You can use public key authentication in two ways. You can generate key pairs without any password protection and for connection you just need to have your key on current computer, or you can use encrypted keys protected with one master password. It is possible to connect to multiple servers using one key pair, so you need to remember and enter everytime the same password. Let’s have a look how to achieve it.
Generating key pair
# ssh-keygen -t rsa
If you want to encrypt your key with passphrase, type it or leave blank for no passphrase.
Handling multiple keys
What if you have to use more keys e.g. one for work and other one for you private servers? You can specify the file name even with additional comment:
# ssh-keygen -t rsa -f ~/.ssh/id_rsa.private -C "private servers"

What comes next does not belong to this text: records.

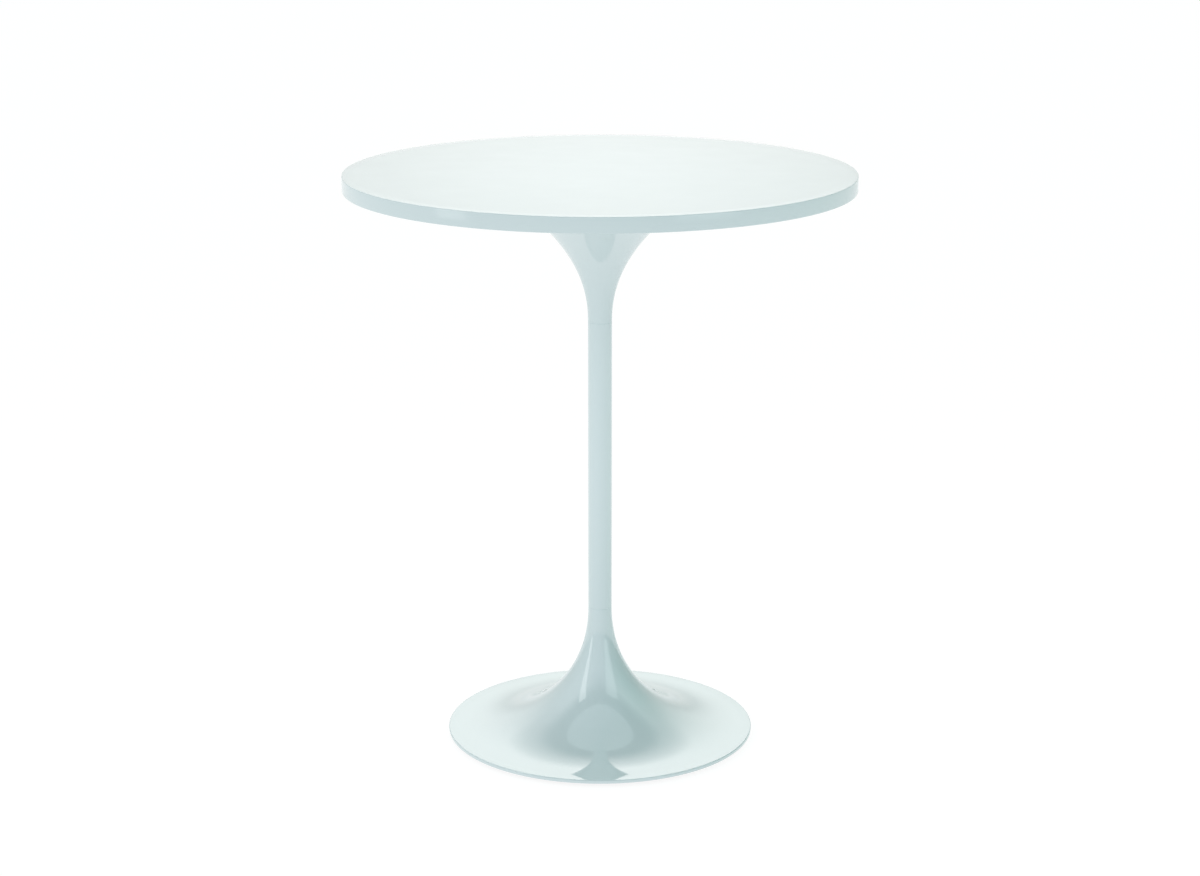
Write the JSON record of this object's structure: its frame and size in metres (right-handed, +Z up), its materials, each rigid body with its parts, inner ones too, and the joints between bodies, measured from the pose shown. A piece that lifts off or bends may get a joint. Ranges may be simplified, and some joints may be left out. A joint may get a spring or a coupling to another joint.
{
  "type": "round pedestal table",
  "caption": "Small round side table: a glossy lacquered disc top on a slim steel tube between a flared trumpet head and a wide trumpet base with levelling glides.",
  "frame": {"origin": "on the pedestal's axis, at floor level, under the glide pads", "axes": "+Z up along the pedestal's axis; the glides stand at 45 degrees to +X and +Y"},
  "size_m": [0.4499, 0.45, 0.52],
  "materials": {
    "lacquered_board": "gloss",
    "gloss_paint": "gloss",
    "zinc_steel": "satin",
    "spring_steel": "satin",
    "brass": "satin",
    "cast_iron": "matte",
    "black_plastic": "matte",
    "nylon": "satin"
  },
  "bodies": {
    "table": {"tabletop": "lacquered_board", "top_inserts": "brass", "mounting_plate": "zinc_steel", "plate_screws": "zinc_steel", "rod_coupler": "zinc_steel", "head_shell": "gloss_paint", "upper_spigot": "zinc_steel", "stem_tube": "gloss_paint", "lower_spigot": "zinc_steel", "base_shell": "gloss_paint", "ballast": "cast_iron", "tie_rod": "zinc_steel", "rod_washer": "zinc_steel", "rod_lock_washer": "spring_steel", "rod_nut": "zinc_steel", "glide_bushes": "zinc_steel", "base_cover": "black_plastic", "cover_screws": "zinc_steel", "cover_plug": "black_plastic"},
    "glide_pad_1": {"glide_pad_1": "nylon"},
    "glide_pad_2": {"glide_pad_2": "nylon"},
    "glide_pad_3": {"glide_pad_3": "nylon"},
    "glide_pad_4": {"glide_pad_4": "nylon"},
    "glide_stud_1": {"glide_stud_1": "zinc_steel"},
    "glide_stud_2": {"glide_stud_2": "zinc_steel"},
    "glide_stud_3": {"glide_stud_3": "zinc_steel"},
    "glide_stud_4": {"glide_stud_4": "zinc_steel"}
  },
  "joints": [
    {"name": "glide_1_travel", "type": "slide", "parent": "table", "child": "glide_pad_1", "axis": [0, 0, -1], "range_m": [-0.00075, 0.0025]},
    {"name": "glide_1_turn", "type": "hinge", "parent": "glide_pad_1", "child": "glide_stud_1", "pos_m": [0.0594, 0.0594, 0], "axis": [0, 0, -1], "range_deg": [-271, 901]},
    {"name": "glide_2_travel", "type": "slide", "parent": "table", "child": "glide_pad_2", "axis": [0, 0, -1], "range_m": [-0.00075, 0.0025]},
    {"name": "glide_2_turn", "type": "hinge", "parent": "glide_pad_2", "child": "glide_stud_2", "pos_m": [-0.0594, 0.0594, 0], "axis": [0, 0, -1], "range_deg": [-271, 901]},
    {"name": "glide_3_travel", "type": "slide", "parent": "table", "child": "glide_pad_3", "axis": [0, 0, -1], "range_m": [-0.00075, 0.0025]},
    {"name": "glide_3_turn", "type": "hinge", "parent": "glide_pad_3", "child": "glide_stud_3", "pos_m": [-0.0594, -0.0594, 0], "axis": [0, 0, -1], "range_deg": [-271, 901]},
    {"name": "glide_4_travel", "type": "slide", "parent": "table", "child": "glide_pad_4", "axis": [0, 0, -1], "range_m": [-0.00075, 0.0025]},
    {"name": "glide_4_turn", "type": "hinge", "parent": "glide_pad_4", "child": "glide_stud_4", "pos_m": [0.0594, -0.0594, 0], "axis": [0, 0, -1], "range_deg": [-271, 901]}
  ],
  "couplings": [
    {"joint": "glide_1_turn", "follows": "glide_1_travel", "rad_per_m": 6283.2},
    {"joint": "glide_2_turn", "follows": "glide_2_travel", "rad_per_m": 6283.2},
    {"joint": "glide_3_turn", "follows": "glide_3_travel", "rad_per_m": 6283.2},
    {"joint": "glide_4_turn", "follows": "glide_4_travel", "rad_per_m": 6283.2}
  ]
}
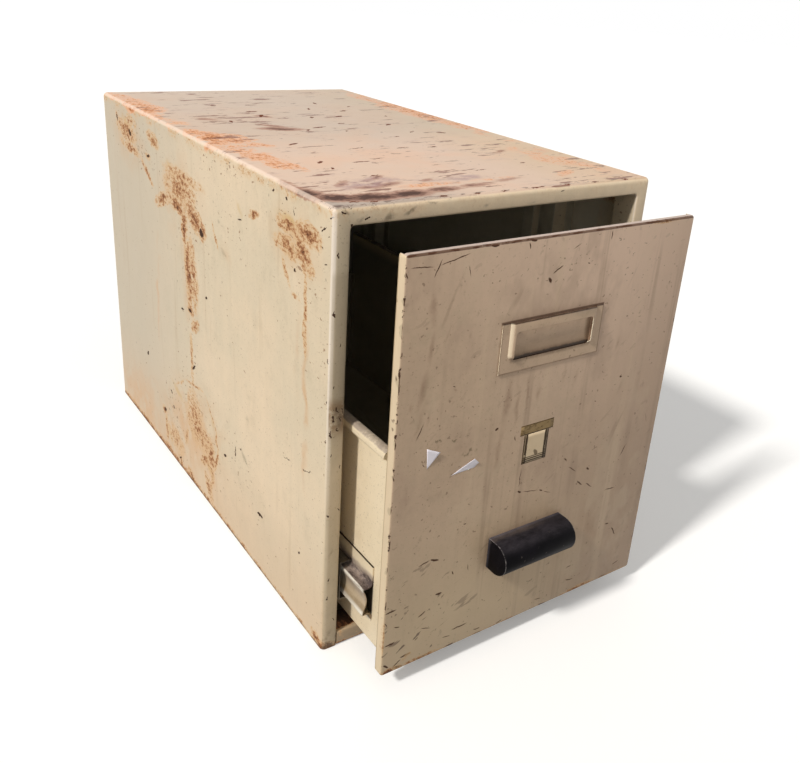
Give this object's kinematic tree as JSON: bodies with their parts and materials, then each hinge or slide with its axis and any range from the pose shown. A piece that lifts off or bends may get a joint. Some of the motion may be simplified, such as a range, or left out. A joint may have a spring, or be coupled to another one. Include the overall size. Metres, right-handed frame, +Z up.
{
  "type": "metal filing cabinet",
  "caption": "One-drawer steel filing cabinet: folded sheet case, inset drawer on telescopic ball slides, card frame and hooded cup pull.",
  "frame": {"origin": "centre of the case's footprint, on the underside of its floor", "axes": "+Z up, +Y from the drawer's front to the case's back, +X to the right as the drawer's front is faced"},
  "size_m": [0.381, 0.7646, 0.463],
  "materials": {
    "cream_enamel": "old cream stoving enamel, satin, with rust, chips and scratches",
    "face_enamel": "the same cream enamel on the drawer's front, grimy, streaked and scratched",
    "slide_steel": "roll-formed steel with old grease and worn edges",
    "ball_steel": "bright bearing steel with a film of grease",
    "black_enamel": "satin black enamel, dusty on top and worn along its rims",
    "buffer_rubber": "matt black rubber"
  },
  "bodies": {
    "case": {"outer_wrap": "cream_enamel", "front_sill": "cream_enamel", "floor_pan": "cream_enamel", "back_panel": "cream_enamel", "left_front_upright": "cream_enamel", "left_rear_upright": "cream_enamel", "right_front_upright": "cream_enamel", "right_rear_upright": "cream_enamel", "left_case_member": "slide_steel", "right_case_member": "slide_steel", "left_buffer": "buffer_rubber", "right_buffer": "buffer_rubber"},
    "drawer": {"drawer_face": "face_enamel", "drawer_head": "cream_enamel", "left_drawer_side": "cream_enamel", "right_drawer_side": "cream_enamel", "drawer_bottom": "cream_enamel", "drawer_back": "cream_enamel", "left_drawer_rail": "slide_steel", "right_drawer_rail": "slide_steel", "card_frame": "face_enamel", "cup_pull": "black_enamel", "left_pull_screw": "ball_steel", "right_pull_screw": "ball_steel"},
    "left_middle": {"left_middle_member": "slide_steel"},
    "right_middle": {"right_middle_member": "slide_steel"},
    "left_inner_cage": {"left_inner_ball_cage": "ball_steel"},
    "right_inner_cage": {"right_inner_ball_cage": "ball_steel"},
    "left_outer_cage": {"left_outer_ball_cage": "ball_steel"},
    "right_outer_cage": {"right_outer_ball_cage": "ball_steel"}
  },
  "joints": [
    {"name": "drawer_slide", "type": "slide", "parent": "case", "child": "drawer", "axis": [0, -1, 0], "range_m": [-0.0793, 0.4807]},
    {"name": "left_middle_slide", "type": "slide", "parent": "case", "child": "left_middle", "axis": [0, -1, 0], "range_m": [-0.0397, 0.2404]},
    {"name": "right_middle_slide", "type": "slide", "parent": "case", "child": "right_middle", "axis": [0, -1, 0], "range_m": [-0.0397, 0.2404]},
    {"name": "left_inner_cage_slide", "type": "slide", "parent": "case", "child": "left_inner_cage", "axis": [0, -1, 0], "range_m": [-0.0595, 0.3606]},
    {"name": "right_inner_cage_slide", "type": "slide", "parent": "case", "child": "right_inner_cage", "axis": [0, -1, 0], "range_m": [-0.0595, 0.3606]},
    {"name": "left_outer_cage_slide", "type": "slide", "parent": "case", "child": "left_outer_cage", "axis": [0, -1, 0], "range_m": [-0.0199, 0.1202]},
    {"name": "right_outer_cage_slide", "type": "slide", "parent": "case", "child": "right_outer_cage", "axis": [0, -1, 0], "range_m": [-0.0199, 0.1202]}
  ],
  "couplings": [
    {"joint": "left_middle_slide", "follows": "drawer_slide", "ratio": 0.5},
    {"joint": "right_middle_slide", "follows": "drawer_slide", "ratio": 0.5},
    {"joint": "left_inner_cage_slide", "follows": "drawer_slide", "ratio": 0.75},
    {"joint": "right_inner_cage_slide", "follows": "drawer_slide", "ratio": 0.75},
    {"joint": "left_outer_cage_slide", "follows": "drawer_slide", "ratio": 0.25},
    {"joint": "right_outer_cage_slide", "follows": "drawer_slide", "ratio": 0.25}
  ]
}
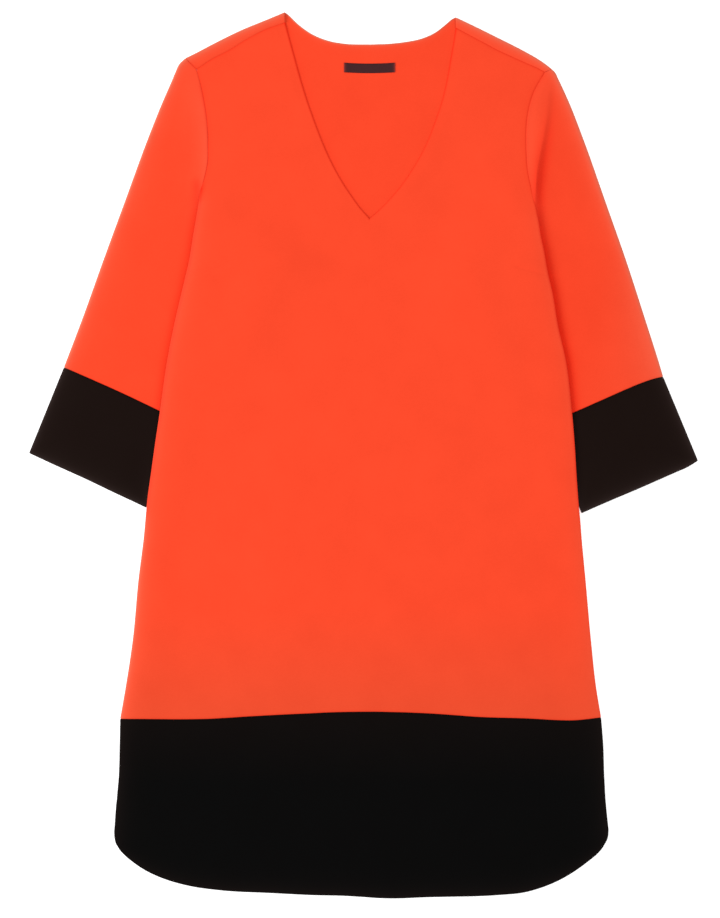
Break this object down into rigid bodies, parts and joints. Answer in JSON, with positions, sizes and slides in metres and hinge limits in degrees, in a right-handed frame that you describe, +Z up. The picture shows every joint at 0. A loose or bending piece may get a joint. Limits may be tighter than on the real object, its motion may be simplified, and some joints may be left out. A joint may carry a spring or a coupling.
{
  "type": "shift dress",
  "caption": "V-neck shift dress with three-quarter sleeves, black sleeve bands and a black shirt-tail hem band, laid flat with its front up.",
  "frame": {"origin": "on the surface that the dress lies on, below the middle of its bounding box", "axes": "+Y along the dress from hem to neck, +X to the right as seen from above, +Z up out of the dress's front"},
  "size_m": [0.733, 0.9709, 0.009],
  "materials": {
    "orange_crepe": "smooth matte orange-red crepe",
    "black_crepe": "smooth matte black crepe",
    "label_satin": "dark woven satin, no lettering"
  },
  "bodies": {
    "root": {"front_panel": "orange_crepe", "back_panel": "orange_crepe", "left_sleeve": "orange_crepe", "right_sleeve": "orange_crepe", "left_cuff": "black_crepe", "right_cuff": "black_crepe", "front_hem_band": "black_crepe", "back_hem_band": "black_crepe", "neck_label": "label_satin"}
  },
  "joints": []
}
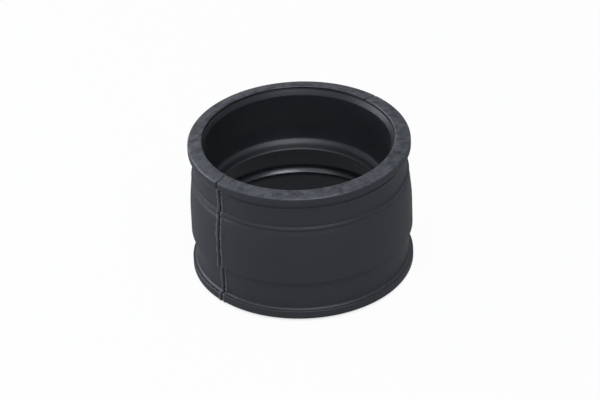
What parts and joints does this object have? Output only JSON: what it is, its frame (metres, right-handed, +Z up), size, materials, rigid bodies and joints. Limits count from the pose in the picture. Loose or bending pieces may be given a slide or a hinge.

But now your client does not know what key is for what server. One way is to try all keys for every connection. Execute for every key;
# echo "IdentityFile ~/.ssh/id_rsa.private" >> ~/.ssh/config
Of course, more elegant way is to filter keys by hostname directly in this config file, so open it and try to type something like this:
You can see that in config file you can specify even more than just your key file.
Pushing onto server
Last step is to push generated keys onto remote server.
# cat .ssh/id_rsa.pub | ssh example.com "mkdir -p .ssh && chmod 0700 .ssh && cat >> .ssh/authorized_keys"
This complicated command will connect to the server and execute given command which adds your public key to accepted keys list. Here are some parts of this command you should be aware of:
- .ssh/id_rsa.pub – your public key, use the correct file name
- mkdir -p .ssh – creates .ssh dir if it does not exist
- cat >> .ssh/authorized_keys – note that >> sign, it appends your key, so you can use multiple keys for one server
If you are using the same username on the server and host machine, from now you can connect with just one short command.
# ssh myserver.com
And that’s it, pretty simple, huh?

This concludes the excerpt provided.